Indeed, the trials of this life have passed for Jean. Those of us left behind for now mourn because we’d rather have her with us than to be separated. But if our focus is on that long line of eternity and not just the tiny dot of time we now experience, we realize that it won’t be long at all before all of God’s children are gathered to him in a new heaven and a new earth and there we shall be forever and ever, time without end, amen.

The Graveside Service

Jean planned many details of her funeral years ago. She typed up some of it on this sheet I’m holding – scripture verses, vocal and instrumental music. She knew she wanted Brian to sing. She wanted Jason to read scripture. She asked me to do the eulogy. Earlier this year when she reminded me again that I was to do the eulogy, I said to her, “Are you sure you want your son-in-law to have the last word because that could be risky?” But she said she did, so here we are.

Fortunately, no human really has the last word upon someone’s death. God does.

Jean and Chuck with their Bibles outside Third Baptist Church, St. Louis

One of the scriptures Jean wrote on this sheet was Romans 14:7-9. Here Paul says, “For none of us lives for himself, and no one dies for himself. If we live, we live for the Lord; and if we die, we die for the Lord. Therefore, whether we live or die, we belong to the Lord. Christ died and returned to life for this: that he might be Lord over both the dead and the living.”

And then the true last word of what happens to this world is found in Revelation 21 where we learn about what is to come with God’s new creation:

“Then I saw a new heaven and a new earth; for the first heaven and the first earth had passed away, and the sea was no more. I also saw the holy city, the new Jerusalem, coming down out of heaven from God, prepared like a bride adorned for her husband.
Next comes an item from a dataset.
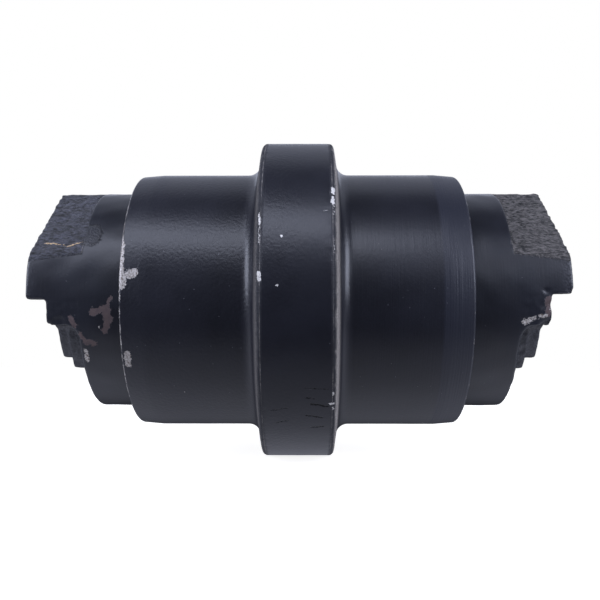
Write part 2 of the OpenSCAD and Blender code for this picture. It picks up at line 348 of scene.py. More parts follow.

Then I heard a loud voice from the throne: Look, God’s dwelling is with humanity, and he will live with them. They will be his peoples, and God himself will be their God. He will wipe away every tear from their eyes. Death will be no more; grief, crying, and pain will be no more, because the previous things have passed away. Then the one seated on the throne said, ‘Look, I am making everything new.’ He also said, ‘Write, because these words are faithful and true.’ Then he said to me, ‘It is done! I am the Alpha and the Omega, the beginning and the end. I will freely give to the thirsty from the spring of the water of life. The one who conquers will inherit these things, and I will be his God, and he will be my son.’” (Rev. 21:7-9)

Later in the chapter we read about “the holy city, Jerusalem, coming down out of heaven from God, arrayed with God’s glory.” (Rev. 21:10-11)

We’re told that John in this revelation “did not see a temple in it, because the Lord God the Almighty and the Lamb are its temple. The city does not need the sun or the moon to shine on it, because the glory of God illuminates it, and its lamp is the lamb…Nothing unclean will ever enter it, nor anyone who does what is detestable or false, but only those written in the Lamb’s book of life.” (Rev. 21:22-23, 27)

We gather at this place to commit Jean’s ashes to the grave. One day, when our Lord Jesus Christ comes again, her earthly body will be resurrected to a perfect, glorified body where she will live with all of God’s people in this new Jerusalem. We can rejoice today in the certainty of that promise and in the reality that God always, always keeps his promises.

Jean’s hand resting in Linda’s as Jean took her final breaths in this life

Comments
  1. Anonymous says:

    What a beautiful tribute for a godly woman!
    I’m sorry for your loss but rejoicing for her new residence!
    Love to all,
    Ramona

  2. Millie Goodman says:

    Jeff,

    Thanks for sharing this beautiful tribute to sweet Jean! Yes, to know her was to love her and love her every day of your life thereafter! That’s how I feel about my friendship and relationship with her.

    We look forward to our next meeting with her!

    I mourn with you and Linda over your loss, but rejoice that she is now in her new home!

    Love in Christ,

    Millie

  3. dona says:

    What a beautiful tribute for her!